Guinnydog wrote:
Here's my battery/bilge delemma; the previous owner of my boat bought it new from a FW dealer (Wash state) and had a second battery and Perko switch added. The bilge will now only work if the battery switch is in one of the two on positions. Currently, I leave my house battery on while I have the boat slipped and ensure all other electronics are turned off. The boat never really sits that long between uses and I check on it if it has been raining, so I am confident the battery would power the bilge if required.
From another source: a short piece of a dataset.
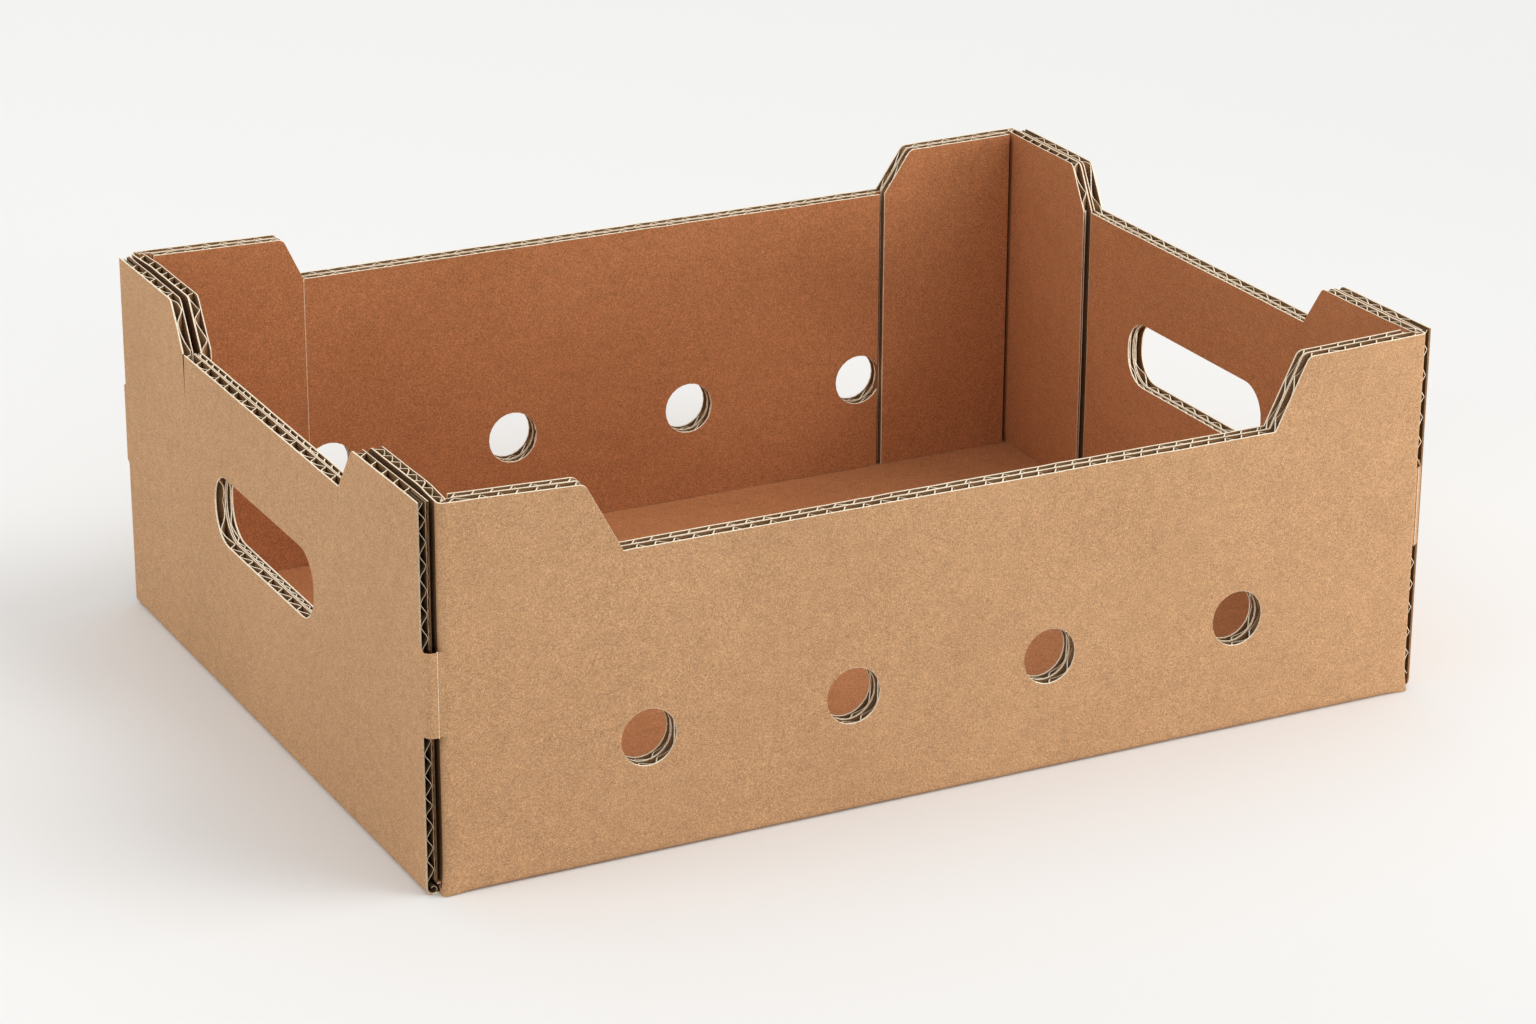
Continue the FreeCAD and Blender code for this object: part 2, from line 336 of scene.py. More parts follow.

When looking at the bilge, the wires "disappear" into the heavy wiring harness in the engine compartment. Does anyone know where and at what point on the boat the bilge would get it's power from based on the old factory system of one battery? With the Perko switch in place, that "point" is now behind the switch, somewhere! The other thing I have considered is to disconnect the bilge from the wiring harness and connect it directly to the battery with inline fuses.
Questions, comments, concerns.
Rod
On mine, the bilge pump is powered through the helm wiring harness, complete with a 'manual on' switch at the helm console. The automatic portion of the pump was on if there was power to the helm systems. I believe that FW usually has only two leads going to the positive terminal of a single battery setup. One (a hefty #2 or larger cable) goes straight to the starter, the other (#8?) will go to a circuit breaker, then to a #2 or larger cable leading to the main helm harness. Likely when they added your switch and second battery, they set it up so that either battery provides power to these two leads, or neither when the switch is off. Note this is not the way the Guest switch in the owners manual is diagramed, there the bilge is fused and wired to the switch such that it is energized by both batteries irrespective of the switch position. Anyway, it should be easy enough to follow the leads from the bilge pump to the plug where it attaches to the harness, and then wire it direct to a battery. If you have a manual switch at the helm, you can retain it's functionality by only running the 'automatic' or 'float switch' power lead to the battery. I'd suggest adding a second bilge pump, mounting it an inch or so higher than the existing pump, and attaching it to the other battery - I'm doing this as soon as I install my dual battery setup.